Helmut Lotti

Helmut Lotti

Biography

Helmut Lotti real names Helmut Barthold Johannes Alma Lotigiers; 22 October 1969 is a Belgian tenor and singer-songwriter. Lotti performs in several styles and languages. Once an Elvis impersonator, he has sung African and Latino and Jewish music hit records, and he crossed over into classical music in the 1990s.

With a career spanning over 30 years, Helmut Lotti has sung almost everything that anyone can sing: Dutch variety and rock, classical music, African, Latin American and Russian music, Elvis songs, pop classics, swing, soul and American standards. And all of this with his Golden Symphonic Orchestra.


About everything that Helmut sang changed to gold or platina, both at home and abroad. At the moment, the counter is on more or less 14 million sold albums.
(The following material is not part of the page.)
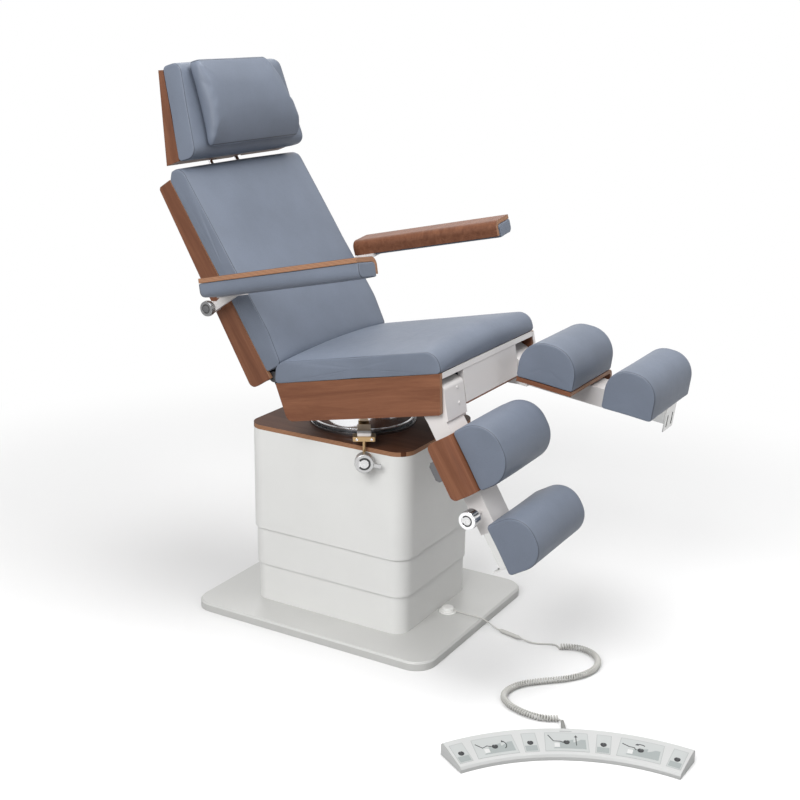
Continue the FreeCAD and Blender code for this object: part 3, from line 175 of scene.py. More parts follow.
def bump(tree, shader, heights, edge=0.0):
    """Chains bumps of (height, strength, distance) over softly rounded edges."""
    normal = None
    if edge:
        rounding = tree.nodes.new("ShaderNodeBevel")
        rounding.samples = 4
        rounding.inputs["Radius"].default_value = edge
        normal = rounding.outputs["Normal"]
    for height, strength, distance in heights:
        node = tree.nodes.new("ShaderNodeBump")
        node.inputs["Strength"].default_value = strength
        node.inputs["Distance"].default_value = distance
        tree.links.new(height, node.inputs["Height"])
        if normal is not None:
            tree.links.new(normal, node.inputs["Normal"])
        normal = node.outputs["Normal"]
    if normal is not None:
        tree.links.new(normal, shader.inputs["Normal"])


def paint(name, colour, roughness, metallic=0.0, grain=900, depth=0.00004, mottle=0.04, coat=0.0,
          edge=0.0012):
    """Powder coat, plastic or plated metal with a fine surface and slight unevenness."""
    material, tree, shader = new_material(name)
    spot = mapped(tree)
    broad = noise(tree, spot, 9, 5)
    dark = tuple(c * (1 - mottle) for c in colour)
    light = tuple(min(1, c * (1 + mottle * 0.6)) for c in colour)
    tree.links.new(ramp(tree, broad, [(0.3, dark), (0.7, light)]), shader.inputs["Base Color"])
    fine = noise(tree, spot, grain, 3)
    tree.links.new(span(tree, noise(tree, spot, 35, 5), roughness * 0.82, roughness * 1.18),
                   shader.inputs["Roughness"])
    shader.inputs["Metallic"].default_value = metallic
    shader.inputs["Coat Weight"].default_value = coat
    bump(tree, shader, [(fine, 0.35, depth)], edge)
    return material


def brushed(name, colour, turn):
    material, tree, shader = new_material(name)
    lines = noise(tree, mapped(tree, (3, 260, 260), turn), 8, 6, 0.7)
    tree.links.new(ramp(tree, lines, [(0.3, tuple(c * 0.88 for c in colour)), (0.7, colour)]),
                   shader.inputs["Base Color"])
    tree.links.new(span(tree, lines, 0.24, 0.4), shader.inputs["Roughness"])
    shader.inputs["Metallic"].default_value = 1.0
    bump(tree, shader, [(lines, 0.25, 0.00004)], 0.0008)
    return material


LEATHER = (0.152, 0.177, 0.226)


def leatherette():
    """Blue-gray grained artificial leather: pebbled grain, faint creases, a soft sheen and painted shade in the
    seam grooves.
    """
    material, tree, shader = new_material("leatherette")
    spot = mapped(tree)
    broad = noise(tree, spot, 5.5, 4)
    deep = tuple(c * 0.90 for c in LEATHER)
    pale = tuple(c * 1.08 for c in LEATHER)
    pebbles = voronoi(tree, spot, 760)
    shade = ramp(tree, broad, [(0.3, deep), (0.72, pale)])
    creases = ramp(tree, pebbles, [(0.0, (1, 1, 1)), (0.62, (0.9, 0.9, 0.9)),
                                   (1.0, (0.72, 0.72, 0.74))])
    blend = tree.nodes.new("ShaderNodeMix")
    blend.data_type = "RGBA"
    blend.blend_type = "MULTIPLY"
    blend.inputs[0].default_value = 0.55
    tree.links.new(shade, blend.inputs[6])
    tree.links.new(creases, blend.inputs[7])
    # Painted shade: the seam attribute darkens the seam grooves to near-black
    seam = tree.nodes.new("ShaderNodeAttribute")
    seam.attribute_name = "seam"
    dark = tuple(c * 0.16 for c in LEATHER)
    tree.links.new(mix(tree, seam.outputs["Fac"], blend.outputs[2], dark),
                   shader.inputs["Base Color"])
    tree.links.new(span(tree, noise(tree, spot, 60, 4), 0.44, 0.56), shader.inputs["Roughness"])
    shader.inputs["Specular IOR Level"].default_value = 0.35
    soft = noise(tree, spot, 22, 4, 0.6, 0.6)
    bump(tree, shader, [(soft, 0.22, 0.0012), (pebbles, 0.30, 0.00022)])
    return material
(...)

And now, Lotti’s newest album,Italian Songbook, has been released. This masterpiece fits Helmut’s rich oeuvre like a glove. Italian Songbook consists of a collection of Italian hits that Helmut interprets in his own romantic way, as ever arranged for a large orchestra.

And as ever, the musical choices are very diverse and surprising. Still, there is a clear thread running through the album: melody. Helmut excels in searching for, finding and singing rich melodies, and Italy gave the world the richest melodies of all. 

Italian songbook breathes romance and warmth from start to finish. In almost every song, the perfect balance between warm intimacy and an orchestral grandeur is striking. It turns this record into an old-school charming and touching listening experience. Moreover, the repertoire is very recognizable, but because of its personal approach of vocals and orchestrations, it remains crispy at all times. 

Helmut reverts to what he himself loves to hear. Io Che Non Vivo, for example, is the original version of You Don’t Have to Say you Love Me, which Helmut sang along to as a child with Elvis Presley. Similarly, you will get to hear sixties and seventies hits by Tom Jones and Shirley Bassey, like I Who Have Nothing (Uno Dei Tanti), This is My Life(La Vita) and Never Never Never (Grande Grande Grande) in their original language, Italian, with arrangements that really bring out their contents. 

In 1964, Bobby Solo, the Italian answer to Elvis Presley, made musical history by singing Una Lacrima Sul Viso. Together with orchestrator Walter De Loose, Helmut turned it into a one tile slow, sensual and intimate. Because of his love of Golden Oldies and frivolous crooner songs, Helmut decided to also record a dual language version of the fifties hit Piccolissima Serenata. And in the mesmerizing Al Di Là, the warm crooner Helmut Lotti is omnipresent: here Helmut sounds like a cross-over between Elvis Presley and Frank Sinatra, but in Italian. 


Obviously, traditional music couldn’t be absent from the album. Helmut sings Torna A Sorriento‘O Marenariello and La Spagnola, three famous classic songs, using guitar, accordeon and mandoline in a very romantic arrangement. Yet, the songs do not lose their power. Less well known, but certainly equally beautiful is a Tiroler Waltz from the North Italian Alps: La Villanella. Helmut turned this into a romantic slow. 


Also a traditional, but completely different in character, is Bella Ciao. A controversial, renowned, frequently used and often abused beautiful Italian folk song with obscure roots dating from the eighteenth century. In all the different textual versions the song has known there is, however, one consistency: people sing it when they battle injustice, no matter what form that injustice takes. And that’s why Lotti’s version sounds solemn, dramatic and glorious. 


As always Helmut makes his mark on the album by writing some of his own lyrics and complete songs. Inspired by Italian gaiety, the Italian folklore and Dean Martin, Lotti composed and wrote the swinging and funny Tarantella, influenced by the Italian folk dance often present at weddings. Check The Godfather! 


The finale of Italian Songbook has that typical Lotti touch as well: Helmut wrote English lyrics to the beautiful Neapolitan traditional Te Voglio Bene Assaie: a bittersweet tale of an unforgettable but short-lived holiday romance. Helmut croons the song the way Elvis would have done so, only the sentence ‘io te voglio bene assaie’, stayed Italian.

This sentence, that basically means ‘I love you’, is also the first sentence of Lucio Dalla’s refrain of Caruso, the world wide hit that started Lotti’s classical international success in 1995. And with that, we have come full circle.